The WHO’s COVID-19 guidance addresses airborne spread in health care environments, since some procedures can aerosolize the virus, but it stops short of calling it a threat to the general public. A WHO spokesperson told TIME “the topic is presently being reviewed by our technical experts.”
The letter’s 239 signatories say that’s not good enough. “There’s been a lot of emphasis on hand-washing and on social distancing, but if they [the WHO] acknowledge that aerosol transmission is happening, we can have additional guidance” about things like ventilation techniques and wearing masks whenever people congregate indoors, Marr says. Even very simple guidance, like keeping doors and windows open when possible, could help, she adds.
There’s nothing to stop cities or countries from codifying these sorts of precautions on their own. But as the world’s preeminent global health authority, the WHO’s words—and silence—carry weight. If the WHO doesn’t publicly recognize risks like airborne transmission, “it just gives naysayers more fodder to deny the truth,” Topol says.
The letter is only the latest example of the roiling tension between the WHO and the wider scientific community.
The fast-moving COVID-19 pandemic has exposed the WHO’s weak spots. For one thing, the underfunded and overburdened global health agency cannot enter countries to do fieldwork without permission, and relies on its member states to provide much of the data used in its analyses.
The WHO also moves with the slow pace and risk aversion of a bureaucratic organization, even when the world is demanding new and better information about the coronavirus every day. “The evidence for aerosol transmission is there; it’s just maybe not as compelling as they would like,” Topol says. “I call it a purist view.”
That institutional caution helps explain why it took the WHO until June 5 to recommend that people in high-transmission areas wear fabric face masks in public—a recommendation that was, by then, already standard in many countries and cities. “Every recommendation that we put out needs to be applicable for every type of situation. That’s a blessing and a curse,” Maria Van Kerkhove, the WHO’s technical lead for COVID-19, told TIME when the mask guidance came out.
Topol says that bar is sometimes too high. “What do you have to lose” by recommending extra precautions, he asks. “Go with the best evidence and the best expert opinion. Maybe it’s not perfect evidence. But it’s good enough.”
Despite holding press briefings almost every day, the WHO has also stumbled when communicating with the general public. In an oft-criticized tweet from January, for example, the WHO declared that, “Preliminary investigations conducted by the Chinese authorities have found no clear evidence of human-to-human transmission of the novel #coronavirus.”
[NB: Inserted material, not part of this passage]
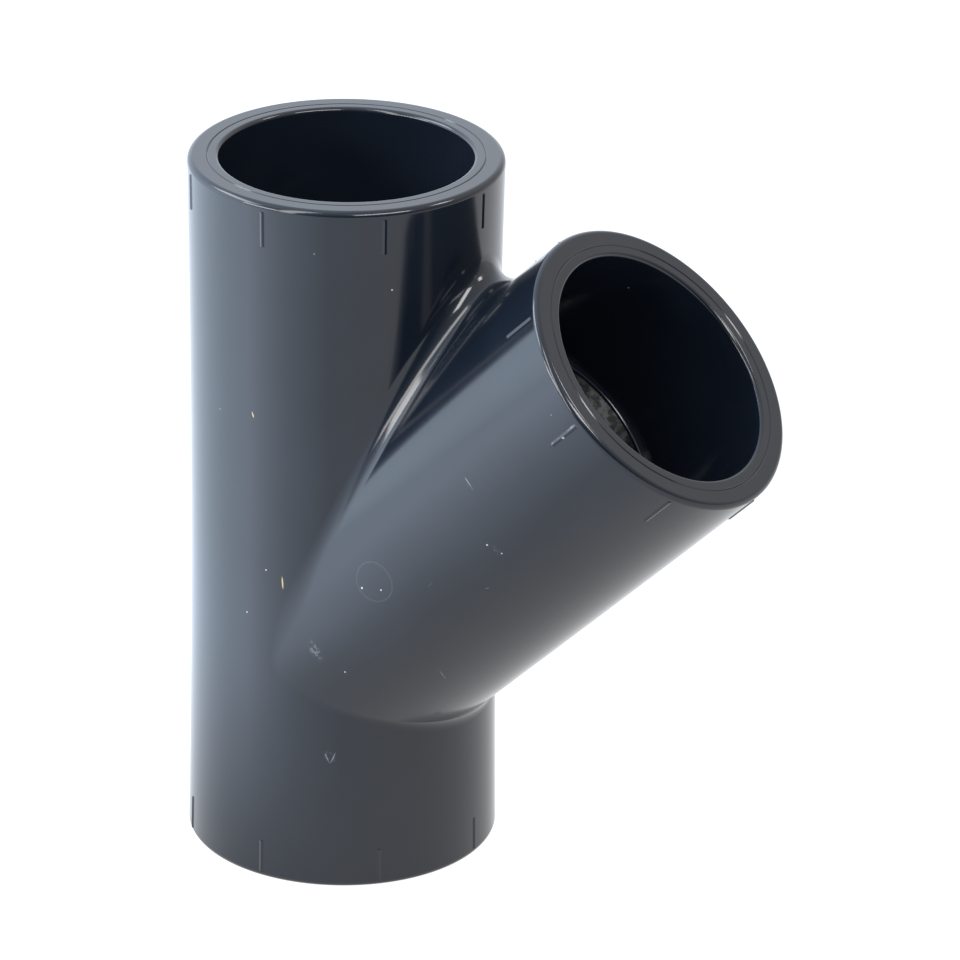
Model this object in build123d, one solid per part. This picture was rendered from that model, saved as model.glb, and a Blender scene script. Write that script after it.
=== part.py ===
from build123d import *
import math
import os

# 45 degree tee in rigid PVC with three equal solvent-cement sockets.
# Millimetres. +Z runs up the straight run, the origin is the centre of the
# lower mouth, and the branch leans over towards +X in the XZ plane.

SOCKET_R = 20.1           # socket bore radius, for 40 mm pipe
SOCKET_DEPTH = 26.0       # mouth to shoulder
WATERWAY_R = 18.75        # bore behind the shoulder
RUN_LENGTH = 117.0        # lower mouth to upper mouth
CROSSING_Z = 36.1         # where the branch axis meets the run axis
BRANCH_LENGTH = 81.3      # crossing to branch mouth
BRANCH_ANGLE = 45.0       # from the run axis
MOUTH_R = 25.15           # outer radius at the run mouths
WAIST_R = 24.62           # outer radius at the middle of the run
BRANCH_MOUTH_R = 25.06    # outer radius at the branch mouth
BRANCH_MID_R = 24.93      # half way along the branch
BRANCH_ROOT_R = 24.56     # outer radius of the branch at the crossing
CREASE_FILLET_R = 3.6     # where branch and run meet
RIM_ROUND = 1.0           # outer edge of each mouth
BORE_ROUND = 0.7          # bore edge of each mouth
SHOULDER_ROUND = 0.4      # inner edge of each socket shoulder
RING_R = 22.0             # fine ring on each end face
RING_WIDTH = 0.30
RING_DEPTH = 0.12
MARK_COUNT = 8            # raised index marks round each mouth
MARK_WIDTH = 0.80
MARK_HEIGHT = 0.22
MARK_LENGTH = 5.85
MARK_START = 1.4          # end face to the start of a mark
LOWER_MARK_LENGTH = 5.6   # the lower mouth's marks sit nearer its end face
LOWER_MARK_START = 1.0
END_BAND = 9.0            # straight length of wall behind each mouth


def barrel(length, r0, r1, r2, first_band):
    """Solid of revolution about Z, seam at -X: one shallow arc between straight
    end bands that carry the index marks (the first band can be left out)."""
    def radius(z):
        return r0 + (r2 - r0) * z / length + (r1 - (r0 + r2) / 2) * 4 * z * (length - z) / length ** 2

    za = END_BAND if first_band else 0
    zb = length - END_BAND
    with BuildSketch(Plane.XZ) as sk:
        with BuildLine():
            if first_band:
                Line((r0, 0), (radius(za), za))
            ThreePointArc((radius(za), za), (radius((za + zb) / 2), (za + zb) / 2), (radius(zb), zb))
            Line((radius(zb), zb), (r2, length))
            Polyline((r2, length), (0, length), (0, 0), (r0, 0))
        make_face()
    return Rot(0, 0, 180) * revolve(sk.sketch, axis=Axis.Z)


def ring_profile(points):
    """Solid of revolution about Z from closed (r, z) corner points."""
    with BuildSketch(Plane.XZ) as sk:
        with BuildLine():
            Polyline(*points, close=True)
        make_face()
    return revolve(sk.sketch, axis=Axis.Z)


def socket_cut(reach):
    """Everything taken out of one mouth, mouth at Z=0 and bore going to -Z."""
    b = BORE_ROUND
    s = SHOULDER_ROUND
    w = RING_WIDTH / 2
    with BuildSketch(Plane.XZ) as sk:
        with BuildLine():
            Polyline((0, 1), (SOCKET_R + b, 1), (SOCKET_R + b, 0))
            RadiusArc((SOCKET_R + b, 0), (SOCKET_R, -b), -b)
            Polyline((SOCKET_R, -b), (SOCKET_R, -SOCKET_DEPTH),
                     (WATERWAY_R + s, -SOCKET_DEPTH))
            RadiusArc((WATERWAY_R + s, -SOCKET_DEPTH), (WATERWAY_R, -SOCKET_DEPTH - s), -s)
            Polyline((WATERWAY_R, -SOCKET_DEPTH - s), (WATERWAY_R, -reach), (0, -reach), (0, 1))
        make_face()
    bore = revolve(sk.sketch, axis=Axis.Z)
    ring = ring_profile([(RING_R - w, 0.5), (RING_R - w, 0), (RING_R, -RING_DEPTH),
                         (RING_R + w, 0), (RING_R + w, 0.5)])
    return [bore, ring]


def marks(mouth_r, slope_deg, start, length):
    """Ridges of triangular section lying along the wall, mouth at Z=0."""
    out = []
    h = MARK_WIDTH / 2
    foot_r = mouth_r - math.tan(math.radians(slope_deg)) * (start + length)
    for i in range(MARK_COUNT):
        section = Polyline((-0.6, -h), (0, -h), (MARK_HEIGHT, 0), (0, h), (-0.6, h), close=True)
        ridge = extrude(make_face(section), amount=length)
        drop = Location((foot_r - 0.02, 0, -start - length), (0, slope_deg, 0))
        out.append(Rot(0, 0, i * 360 / MARK_COUNT) * drop * ridge)
    return out


upper = Location((0, 0, RUN_LENGTH))
lower = Location((0, 0, 0), (180, 0, 0))
crossing = Location((0, 0, CROSSING_Z), (0, BRANCH_ANGLE, 0))
side = crossing * Location((0, 0, BRANCH_LENGTH))

# outer form: run and branch joined with a filleted crease
run = barrel(RUN_LENGTH, MOUTH_R, WAIST_R, MOUTH_R, True)
branch = crossing * barrel(BRANCH_LENGTH, BRANCH_ROOT_R, BRANCH_MID_R, BRANCH_MOUTH_R, False)
body = run + branch
crease = [e for e in body.edges() if e.geom_type == GeomType.BSPLINE]
body = body.fillet(CREASE_FILLET_R, crease)

# rounded outer edge at each mouth
rims = [e for e in body.edges() if e.geom_type == GeomType.CIRCLE and e.length > 150]
body = body.fillet(RIM_ROUND, rims)

# index marks
for ridge in marks(MOUTH_R, 0.95, MARK_START, MARK_LENGTH):
    body = body + upper * ridge
for ridge in marks(MOUTH_R, 0.95, LOWER_MARK_START, LOWER_MARK_LENGTH):
    body = body + lower * ridge
for ridge in marks(BRANCH_MOUTH_R, 0.1, MARK_START, MARK_LENGTH):
    body = body + side * ridge

# sockets, shoulders and waterways
for mouth, reach in ((upper, RUN_LENGTH - CROSSING_Z + 2), (lower, CROSSING_Z + 2), (side, BRANCH_LENGTH)):
    for cut in socket_cut(reach):
        body = body - mouth * cut

body = body.solids()[0] if len(body.solids()) == 1 else body
print("solids", len(body.solids()), "faces", len(body.faces()), "volume", round(body.volume, 1), body.is_valid)

os.makedirs("parts", exist_ok=True)
body.label = "wye_body"
export_step(body, "parts/wye_body.step")
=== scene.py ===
import bpy
import math
import numpy as np
from mathutils import Matrix, Vector


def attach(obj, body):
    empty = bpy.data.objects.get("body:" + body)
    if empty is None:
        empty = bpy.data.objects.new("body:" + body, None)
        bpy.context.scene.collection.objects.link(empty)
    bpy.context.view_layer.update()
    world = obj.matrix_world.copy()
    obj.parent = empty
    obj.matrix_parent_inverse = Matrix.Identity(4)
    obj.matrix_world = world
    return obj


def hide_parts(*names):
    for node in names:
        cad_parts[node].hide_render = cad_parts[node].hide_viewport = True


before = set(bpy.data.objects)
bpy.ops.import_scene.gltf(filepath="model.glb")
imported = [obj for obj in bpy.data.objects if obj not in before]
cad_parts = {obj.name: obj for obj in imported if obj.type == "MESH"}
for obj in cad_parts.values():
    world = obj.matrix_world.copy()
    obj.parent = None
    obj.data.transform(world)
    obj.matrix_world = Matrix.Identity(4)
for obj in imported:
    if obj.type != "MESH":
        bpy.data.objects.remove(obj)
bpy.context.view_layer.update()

MM = 0.001
CROSSING = Vector((0.0, 0.0, 0.0361))


# ------------------------------------------------------------------ camera
def make_camera():
    az, el, roll = math.radians(-59.99), math.radians(24.011), math.radians(0.871)
    back = Vector((math.cos(el) * math.cos(az), math.cos(el) * math.sin(az), math.sin(el)))
    right = Vector((-math.sin(az), math.cos(az), 0.0))
    up = back.cross(right)
    r2 = math.cos(roll) * right + math.sin(roll) * up
    u2 = -math.sin(roll) * right + math.cos(roll) * up
    place = CROSSING + (back * 1121.38 + right * 21.82 + up * 22.806) * MM
    cam = bpy.data.objects.new("camera", bpy.data.cameras.new("camera"))
    bpy.context.scene.collection.objects.link(cam)
    m = Matrix((r2, u2, back)).transposed().to_4x4()
    m.translation = place
    cam.matrix_world = m
    cam.data.sensor_width = 36.0
    cam.data.lens = 6908.45 / 960.0 * 36.0
    cam.data.clip_start = 0.05
    cam.data.clip_end = 20.0
    cam.data.dof.use_dof = False
    bpy.context.scene.camera = cam
    return cam


make_camera()

# ------------------------------------------------------------------ geometry
# The visible moulding is one closed mesh in the CAD part's own form: a run and
# a slanted branch with shallow barrel sides, a blended crease, rounded mouths,
# a fine ring on each end face, raised index marks, sockets with a shoulder and
# plain waterways. Every corner carries the exact surface normal.
RUN_L, CROSS_Z, BR_L = 117.0, 36.1, 81.3
SOCK_R, SOCK_D, WATER_R = 20.1, 26.0, 18.75
MOUTH_R, WAIST_R = 25.15, 24.62
BR_MOUTH_R, BR_MID_R, BR_ROOT_R = 25.06, 24.93, 24.56
RIM, BORE, SHOULDER = 1.0, 0.7, 0.4
RING_R, RING_W, RING_D = 22.0, 0.30, 0.12
MARK_W, MARK_H = 0.80, 0.20
H = math.sqrt(0.5)
BX, BY, BZ = np.array([H, 0, -H]), np.array([0, 1.0, 0]), np.array([H, 0, H])
X0 = np.array([0, 0, CROSS_Z])
NA = 240                                   # azimuth steps on every ring


def run_r(z):
    t = z / RUN_L
    return MOUTH_R * (1 - t) * (1 - 2 * t) + 4 * WAIST_R * t * (1 - t) + MOUTH_R * t * (2 * t - 1)


def run_slope(z):
    return 8 * (MOUTH_R - WAIST_R) / RUN_L * (z / RUN_L - 0.5)


def br_r(s):
    t = s / BR_L
    return BR_ROOT_R * (1 - t) * (1 - 2 * t) + 4 * BR_MID_R * t * (1 - t) + BR_MOUTH_R * t * (2 * t - 1)


def br_slope(s):
    t = s / BR_L
    return (BR_ROOT_R * (4 * t - 3) + 4 * BR_MID_R * (1 - 2 * t) + BR_MOUTH_R * (4 * t - 1)) / BR_L


def run_point(a, z, lift=0.0):
    r = run_r(z) + lift
    return np.array([r * math.cos(a), r * math.sin(a), z])


def run_normal(a, z):
    n = np.array([math.cos(a), math.sin(a), -run_slope(z)])
    return n / np.linalg.norm(n)


def br_point(a, s, lift=0.0):
    r = br_r(s) + lift
    return X0 + s * BZ + r * (math.cos(a) * BX + math.sin(a) * BY)


def br_normal(a, s):
    n = math.cos(a) * BX + math.sin(a) * BY - br_slope(s) * BZ
    return n / np.linalg.norm(n)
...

Preliminary investigations conducted by the Chinese authorities have found no clear evidence of human-to-human transmission of the novel #coronavirus (2019-nCoV) identified in #Wuhan, #China🇨🇳. pic.twitter.com/Fnl5P877VG
— World Health Organization (WHO) (@WHO) January 14, 2020
To the WHO, that mean the threat of widespread human-to-human transmission—though possible—was still under investigation. To the average person, it meant human-to-human transmission wasn’t a big threat. So when it became clear that COVID-19 does pass from person to person, many people lost faith in the WHO.
For many, that feeling was compounded last month when Van Kerkhove called asymptomatic coronavirus transmission “very rare” during a press conference, despite several studies and months of expert warnings to the contrary. She later walked back the comment.
These incidents are more than communication slip-ups. Topol fears they’ll erode trust in the WHO—and in science more broadly—at the exact moment that confidence is critically important.
“WHO is a venerable institution, something that we need, that we rely on,” Topol says. “Each time one of these things happens, where there’s a serious misalignment with the truth and the science and the evidence, you wind up with another credibility titer reduction. We need to go the other direction.”